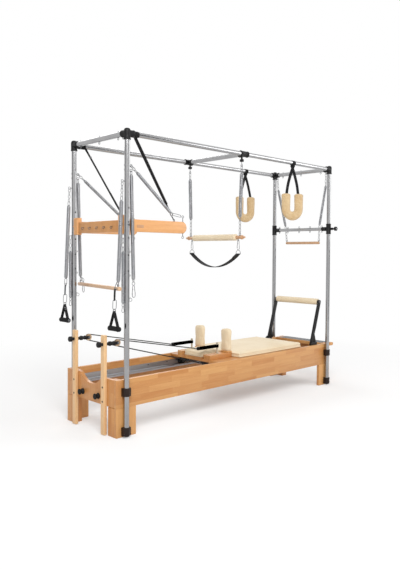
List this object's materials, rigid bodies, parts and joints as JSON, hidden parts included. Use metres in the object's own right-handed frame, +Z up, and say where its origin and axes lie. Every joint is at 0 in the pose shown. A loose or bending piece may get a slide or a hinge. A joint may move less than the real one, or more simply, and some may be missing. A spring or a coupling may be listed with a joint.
{
  "type": "pilates trapeze table",
  "caption": "Wooden reformer bed with a sliding padded carriage under a full-length steel canopy hung with springs, straps, a trapeze bar and padded loops.",
  "frame": {"origin": "on the floor, midway between the four canopy posts", "axes": "+X from the head end to the foot end, +Y from the near side to the far side, +Z up"},
  "size_m": [2.69, 0.828, 2.135],
  "materials": {
    "beech": "satin lacquer over finger-jointed strips",
    "trapeze": "satin lacquered bar with steel springs and chains",
    "steel": "polished tube with black fittings",
    "spring_steel": "bright wound wire",
    "aluminium": "satin anodised",
    "black_plastic": "fine matte",
    "black_paint": "satin powder coat",
    "roller_cover": "smooth stretched cover over foam",
    "cream_leather": "soft grained",
    "plush": "short pile",
    "webbing": "woven",
    "black_rope": "braided"
  },
  "bodies": {
    "frame": {"side_panel_near": "beech", "side_panel_far": "beech", "end_board_head": "beech", "end_board_foot": "beech", "standing_platform": "beech", "track_near": "aluminium", "track_far": "aluminium", "spring_bar": "aluminium", "riser_near": "beech", "riser_far": "beech", "post_head_near": "steel", "post_head_far": "steel", "post_foot_near": "steel", "post_foot_far": "steel", "top_rail_near": "steel", "top_rail_far": "steel", "cross_rail_head": "steel", "cross_rail_foot": "steel", "footbar_base": "black_paint", "carriage_springs": "spring_steel", "rope_near": "black_rope", "rope_far": "black_rope", "arm_spring_near": "spring_steel", "side_spring_far": "spring_steel"},
    "carriage": {"carriage_deck": "beech", "carriage_pad": "cream_leather"},
    "headrest": {"headrest": "cream_leather"},
    "shoulder_near": {"shoulder_rest_near": "cream_leather"},
    "shoulder_far": {"shoulder_rest_far": "cream_leather"},
    "wheels_front": {"wheel_set_front": "black_plastic"},
    "wheels_rear": {"wheel_set_rear": "black_plastic"},
    "footbar": {"footbar_frame": "black_paint"},
    "footbar_roller": {"footbar_roller": "roller_cover"},
    "push_bar": {"push_bar": "beech"},
    "mid_crossbar": {"mid_crossbar": "steel"},
    "trapeze": {"trapeze_bar": "trapeze", "trapeze_pad": "plush"},
    "sling": {"trapeze_sling": "webbing"},
    "foot_crossbar": {"foot_crossbar": "steel"},
    "collar_knob": {"collar_knob": "black_plastic"},
    "roll_down": {"roll_down_set": "spring_steel"},
    "arm_spring_far": {"arm_spring_far": "spring_steel"},
    "side_spring_near": {"side_spring_near": "spring_steel"},
    "dowel": {"dowel_bar": "beech"},
    "fork_near": {"pulley_fork_near": "black_plastic"},
    "pulley_near": {"pulley_wheel_near": "black_plastic"},
    "loop_near": {"loop_strap_near": "webbing", "loop_pad_near": "plush"},
    "push_spring_near": {"push_spring_near": "spring_steel"},
    "push_strap_near": {"push_strap_near": "webbing"},
    "handle_near": {"arm_handle_near": "webbing"},
    "inner_spring_near": {"inner_spring_near": "spring_steel"},
    "fork_far": {"pulley_fork_far": "black_plastic"},
    "pulley_far": {"pulley_wheel_far": "black_plastic"},
    "loop_far": {"loop_strap_far": "webbing", "loop_pad_far": "plush"},
    "push_spring_far": {"push_spring_far": "spring_steel"},
    "push_strap_far": {"push_strap_far": "webbing"},
    "handle_far": {"arm_handle_far": "webbing"},
    "inner_spring_far": {"inner_spring_far": "spring_steel"}
  },
  "joints": [
    {"name": "carriage_slide", "type": "slide", "parent": "frame", "child": "carriage", "axis": [1, 0, 0], "range_m": [-0.8, 0], "deforming": ["rope_near", "rope_far", "carriage_springs"]},
    {"name": "wheels_front_roll", "type": "hinge", "parent": "carriage", "child": "wheels_front", "pos_m": [-0.15, 0, 0.3303], "axis": [0, 1, 0], "range_deg": [-1540, 5]},
    {"name": "wheels_rear_roll", "type": "hinge", "parent": "carriage", "child": "wheels_rear", "pos_m": [0.7, 0, 0.3303], "axis": [0, 1, 0], "range_deg": [-1540, 5]},
    {"name": "headrest_tilt", "type": "hinge", "parent": "carriage", "child": "headrest", "pos_m": [-0.075, 0, 0.405], "axis": [0, 1, 0], "range_deg": [0, 35]},
    {"name": "shoulder_near_lift", "type": "slide", "parent": "carriage", "child": "shoulder_near", "axis": [0, 0, 1], "range_m": [0, 0.06]},
    {"name": "shoulder_far_lift", "type": "slide", "parent": "carriage", "child": "shoulder_far", "axis": [0, 0, 1], "range_m": [0, 0.06]},
    {"name": "footbar_fold", "type": "hinge", "parent": "frame", "child": "footbar", "pos_m": [1.047, 0, 0.405], "axis": [0, 1, 0], "range_deg": [-75, 0]},
    {"name": "footbar_roller_spin", "type": "hinge", "parent": "footbar", "child": "footbar_roller", "pos_m": [1.167, 0, 0.81], "axis": [0, 1, 0], "continuous": true},
    {"name": "mid_crossbar_slide", "type": "slide", "parent": "frame", "child": "mid_crossbar", "axis": [1, 0, 0], "range_m": [-0.25, 0.2]},
    {"name": "trapeze_swing", "type": "hinge", "parent": "mid_crossbar", "child": "trapeze", "pos_m": [-0.024, 0, 2.004], "axis": [0, 1, 0], "range_deg": [-30, 30]},
    {"name": "sling_swing", "type": "hinge", "parent": "trapeze", "child": "sling", "pos_m": [-0.024, 0, 1.388], "axis": [0, 1, 0], "range_deg": [-40, 40]},
    {"name": "foot_crossbar_slide", "type": "slide", "parent": "frame", "child": "foot_crossbar", "axis": [0, 0, 1], "range_m": [-0.65, 0]},
    {"name": "collar_knob_turn", "type": "hinge", "parent": "foot_crossbar", "child": "collar_knob", "pos_m": [1.208, -0.4, 1.524], "axis": [0, 1, 0], "continuous": true},
    {"name": "roll_down_swing", "type": "hinge", "parent": "frame", "child": "roll_down", "pos_m": [1.208, 0, 2.062], "axis": [0, -1, 0], "range_deg": [0, 60]},
    {"name": "push_bar_lift", "type": "hinge", "parent": "frame", "child": "push_bar", "pos_m": [-1.208, 0, 1.472], "axis": [0, -1, 0], "range_deg": [0, 45], "deforming": ["push_spring_near", "push_spring_far", "push_strap_near", "push_strap_far"]},
    {"name": "fork_near_swivel", "type": "hinge", "parent": "frame", "child": "fork_near", "pos_m": [-1.278, -0.185, 0.64], "axis": [1, 0, 0], "range_deg": [-30, 30]},
    {"name": "pulley_near_spin", "type": "hinge", "parent": "fork_near", "child": "pulley_near", "pos_m": [-1.178, -0.185, 0.64], "axis": [0, 1, 0], "continuous": true},
    {"name": "loop_near_swing", "type": "hinge", "parent": "frame", "child": "loop_near", "pos_m": [0.632, -0.338, 2.1], "axis": [1, 0, 0], "range_deg": [-45, 45]},
    {"name": "push_spring_near_follow", "type": "hinge", "parent": "frame", "child": "push_spring_near", "pos_m": [-1.17186, -0.33787, 1.8783], "axis": [0, -1, 0], "range_deg": [0, 60], "deforming": ["push_spring_near"]},
    {"name": "push_strap_near_follow", "type": "hinge", "parent": "frame", "child": "push_strap_near", "pos_m": [-1.132, -0.338, 2.1], "axis": [0, -1, 0], "range_deg": [0, 30], "deforming": ["push_strap_near"]},
    {"name": "inner_spring_near_swing", "type": "hinge", "parent": "frame", "child": "inner_spring_near", "pos_m": [-1.24, -0.338, 1.408], "axis": [-1, 0, 0], "range_deg": [0, 35]},
    {"name": "fork_far_swivel", "type": "hinge", "parent": "frame", "child": "fork_far", "pos_m": [-1.278, 0.185, 0.64], "axis": [1, 0, 0], "range_deg": [-30, 30]},
    {"name": "pulley_far_spin", "type": "hinge", "parent": "fork_far", "child": "pulley_far", "pos_m": [-1.178, 0.185, 0.64], "axis": [0, 1, 0], "continuous": true},
    {"name": "loop_far_swing", "type": "hinge", "parent": "frame", "child": "loop_far", "pos_m": [0.745, 0.338, 2.1], "axis": [1, 0, 0], "range_deg": [-45, 45]},
    {"name": "push_spring_far_follow", "type": "hinge", "parent": "frame", "child": "push_spring_far", "pos_m": [-1.17186, 0.33787, 1.8783], "axis": [0, -1, 0], "range_deg": [0, 60], "deforming": ["push_spring_far"]},
    {"name": "push_strap_far_follow", "type": "hinge", "parent": "frame", "child": "push_strap_far", "pos_m": [-1.132, 0.338, 2.1], "axis": [0, -1, 0], "range_deg": [0, 30], "deforming": ["push_strap_far"]},
    {"name": "inner_spring_far_swing", "type": "hinge", "parent": "frame", "child": "inner_spring_far", "pos_m": [-1.24, 0.338, 1.408], "axis": [1, 0, 0], "range_deg": [0, 35]},
    {"name": "arm_spring_far_swing", "type": "hinge", "parent": "frame", "child": "arm_spring_far", "pos_m": [-1.248, 0.338, 1.766], "axis": [0, 1, 0], "range_deg": [0, 60]},
    {"name": "handle_near_swing", "type": "hinge", "parent": "frame", "child": "handle_near", "pos_m": [-1.31116, -0.338, 0.893], "axis": [0, 1, 0], "range_deg": [0, 60]},
    {"name": "handle_far_swing", "type": "hinge", "parent": "arm_spring_far", "child": "handle_far", "pos_m": [-1.28816, 0.338, 0.893], "axis": [0, 1, 0], "range_deg": [0, 60]},
    {"name": "side_spring_near_swing", "type": "hinge", "parent": "frame", "child": "side_spring_near", "pos_m": [-1.174, -0.338, 1.844], "axis": [0, -1, 0], "range_deg": [0, 30]},
    {"name": "dowel_swing", "type": "hinge", "parent": "frame", "child": "dowel", "pos_m": [-1.28043, -0.338, 1.061], "axis": [0.1887, 0.982, 0], "range_deg": [-10, 10]}
  ],
  "couplings": [
    {"joint": "wheels_front_roll", "follows": "carriage_slide", "rad_per_m": 33.333},
    {"joint": "wheels_rear_roll", "follows": "carriage_slide", "rad_per_m": 33.333},
    {"joint": "push_spring_near_follow", "follows": "push_bar_lift", "ratio": 0.8836},
    {"joint": "push_strap_near_follow", "follows": "push_bar_lift", "ratio": 0.1193},
    {"joint": "push_spring_far_follow", "follows": "push_bar_lift", "ratio": 0.8836},
    {"joint": "push_strap_far_follow", "follows": "push_bar_lift", "ratio": 0.1193}
  ]
}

The task: All lines that include "bodies" are to be gathered and copied.

The solution:
List this object's materials, rigid bodies, parts and joints as JSON, hidden parts included. Use metres in the object's own right-handed frame, +Z up, and say where its origin and axes lie. Every joint is at 0 in the pose shown. A loose or bending piece may get a slide or a hinge. A joint may move less than the real one, or more simply, and some may be missing. A spring or a coupling may be listed with a joint.
  "bodies": {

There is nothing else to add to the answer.